The High Price of “Nice”
You probably have some “nice” people in your life. You know them: The smile a lot, but not a big smile. Just a small smile. Nice kids are quiet and no trouble. Nice adults go along with the wishes of others just to avoid any conflict. It’s important to them that other people like them. They are almost always very polite and patient. In fact, you might be nice, yourself!
Likewise, everyone knows some real jerks. They are unmistakable and reveal themselves fairly quickly. They talk loud. They seem to have a chip on their shoulder. They can’t stand to lose arguments, and are not above being rude and sarcastic. They force their opinions, methods and desires on everyone around them. They know what they want, and usually get it, but are not usually well-liked by others.
In fact, I have just described two of the three basic ways to approach all relationships. The “nice” person is Submissive. The ‘jerk” is Aggressive. The only approach I haven’t mentioned is the relationship style in the middle: Assertive.
If you are reading this, you could be thinking, “Of the two, I’d rather be Nice. People like Nice.” Perhaps, but… Nice has its price.
Submissive people go along to get along. In their effort to be liked and accepted by others, they repress the part of themselves that would like to say, “Here’s what I would like. This is not fair!” The only part of themselves that is left for other people to form relationships with is the parts that have not been repressed in order to be liked. Consequently, their relationships are not very deep or satisfying.
Please Like Me
Being liked and being respected are two very different things. A submissive person is willing to sacrifice the respect of others in order to be liked, and in the long run, fails to achieve either. In fact, psychologists have discovered that the more submissive a person is in their relationships, the more likely others will come to regard them, not as likeable, but with pity or irritation.
Sick of Myself
Habitually submissive people often find themselves victims of headaches, arthritis, asthma, ulcers, chronic fatigue syndrome and high blood pressure. This, psychologists believe, is the price of repressed resentment and anger when their submissive behavior is taken advantage of over and over again throughout their lives.
The best way to understand the difference between Submissive, Aggressive and Assertive is with the idea of “rights.” Our typical style of getting our needs met will be found somewhere on this continuum between Aggressive and Submissive.

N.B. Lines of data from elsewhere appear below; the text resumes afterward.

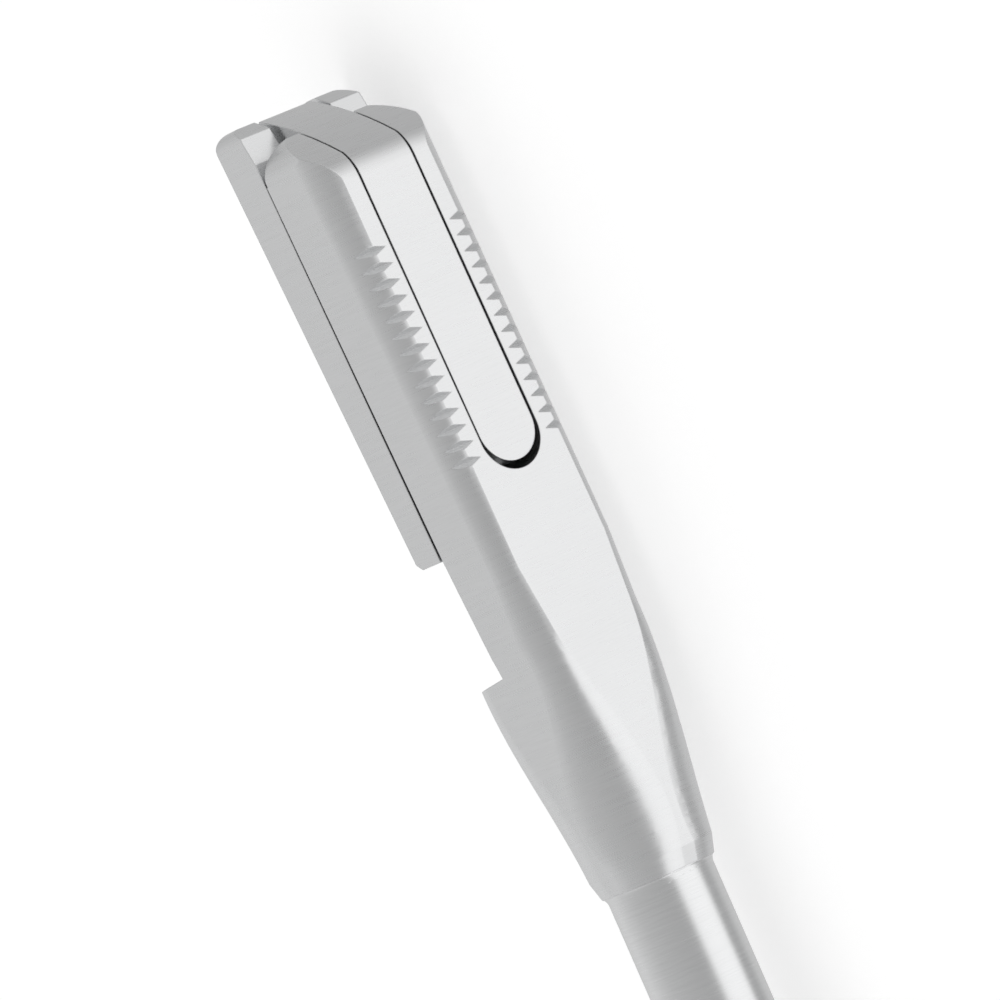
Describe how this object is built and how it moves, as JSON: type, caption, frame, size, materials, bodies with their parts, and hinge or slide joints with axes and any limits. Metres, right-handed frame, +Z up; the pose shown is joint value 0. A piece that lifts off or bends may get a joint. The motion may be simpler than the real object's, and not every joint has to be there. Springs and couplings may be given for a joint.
{
  "type": "punch forceps",
  "caption": "Backward-cutting punch forceps: slotted head with serrated corners, hinged back jaw, sliding tongue, round shaft and ring handles",
  "frame": {"origin": "on the resting face of the handle's hub, straight below the shaft's axis when the instrument lies on its side", "axes": "+X along the shaft to the tip, +Y to the instrument's back, to which the jaw opens, +Z up from the surface it lies on"},
  "size_m": [0.1713, 0.0853, 0.0071],
  "materials": {
    "head_steel": "fine matt satin across the head",
    "shaft_steel": "smooth satin",
    "handle_steel": "satin",
    "pin_steel": "ground bright"
  },
  "bodies": {
    "frame_unit": {"punch_head": "head_steel", "jaw_pin": "pin_steel", "shaft_tube": "shaft_steel", "rod_guide_rear": "shaft_steel", "rod_guide_front": "shaft_steel", "shaft_collar": "handle_steel", "collar_set_screw": "pin_steel", "fixed_handle": "handle_steel", "pivot_screw": "pin_steel", "pivot_nut": "pin_steel", "left_washer": "pin_steel", "right_washer": "pin_steel", "opening_stop": "pin_steel"},
    "slide_unit": {"slide": "head_steel", "slide_rod_pin": "pin_steel", "pull_rod": "pin_steel", "rod_end": "pin_steel", "rod_lock_nut": "pin_steel"},
    "jaw_unit": {"back_jaw": "head_steel", "link_pin": "pin_steel"},
    "thumb_unit": {"thumb_handle": "handle_steel", "rod_end_pin": "pin_steel"}
  },
  "joints": [
    {"name": "handle_pivot", "type": "hinge", "parent": "frame_unit", "child": "thumb_unit", "pos_m": [-0.013, -0.00565, 0.0035], "axis": [0, 0, 1], "range_deg": [-22, 0]},
    {"name": "slide_travel", "type": "slide", "parent": "frame_unit", "child": "slide_unit", "axis": [1, 0, 0], "range_m": [0, 0.00204]},
    {"name": "jaw_hinge", "type": "hinge", "parent": "frame_unit", "child": "jaw_unit", "pos_m": [0.12465, -0.00045, 0.0035], "axis": [0, 0, 1], "range_deg": [-55.1, 0]}
  ],
  "couplings": [
    {"joint": "slide_travel", "follows": "handle_pivot", "m_per_rad": -0.005287},
    {"joint": "jaw_hinge", "follows": "handle_pivot", "ratio": 2.5}
  ]
}
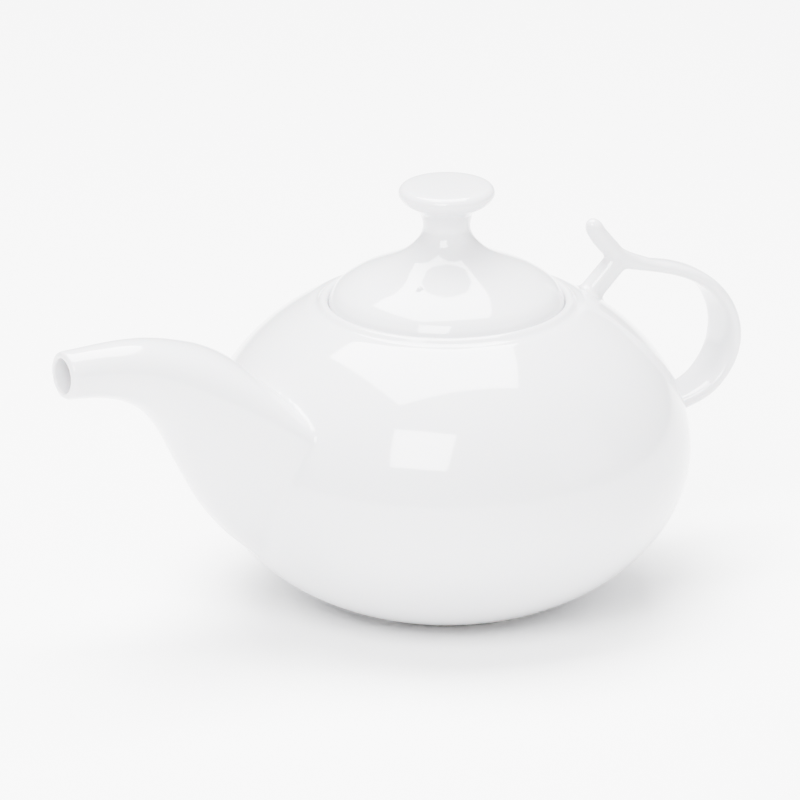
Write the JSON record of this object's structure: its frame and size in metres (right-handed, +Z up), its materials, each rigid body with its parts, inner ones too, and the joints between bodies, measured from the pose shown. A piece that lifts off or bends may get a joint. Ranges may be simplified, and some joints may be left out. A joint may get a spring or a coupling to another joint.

Aggressive people violate the rights of others.
Submissive people violate their own rights.
Assertive people find solutions that preserve everyone’s rights.
There is a great deal of misunderstanding about the difference between Aggressive and Assertive. One of the most common relationship mistakes that people make is for a normally Submissive person to suddenly become “fed up” and lash out aggressively. They often swing to the opposite side of the continuum and mistake it for simple Assertiveness. In fact, they are no better off. It makes for great movies, but poor real-life relationships. Let me illustrate:
In a packed stadium, the teenage boy behind you is blowing a very loud air horn in support of his team, and it is hurting your ears.
Submissive: You cringe, hold your ears, and hope they see from your body language that it is unpleasant for you, and get the right idea to stop.
Aggressive: You turn around and say, “That is totally uncalled for. If you do it again I’m going to take that thing away from you and break it.”
Assertive: You turn and say, “Sir, that horn is causing me great discomfort. I need for you to stop using it, or aim it away from me up into the air.”
Here is another: Your co-worker breaks her scissors and begins to borrow yours continually. Today you reached for them, only to discover that they are on your co-workers desk.
Submissive: Take your scissors back while she is away from her desk, and store them in a place that, though inconvenient for you, your co-worker cannot find them.
Aggressive: Confront your co-worker: “What, are you too lazy or cheap to get your own scissors, or do you just like being annoying? Don’t borrow them anymore.”
Assertive: Address your co-worker: “When I must retrieve my scissors from your desk it’s very inefficient. I need for you to replace your scissors so you don’t need to borrow
Are there costs to being Assertive? Sure. But in the long run, it is the best way to interact with anyone in your life.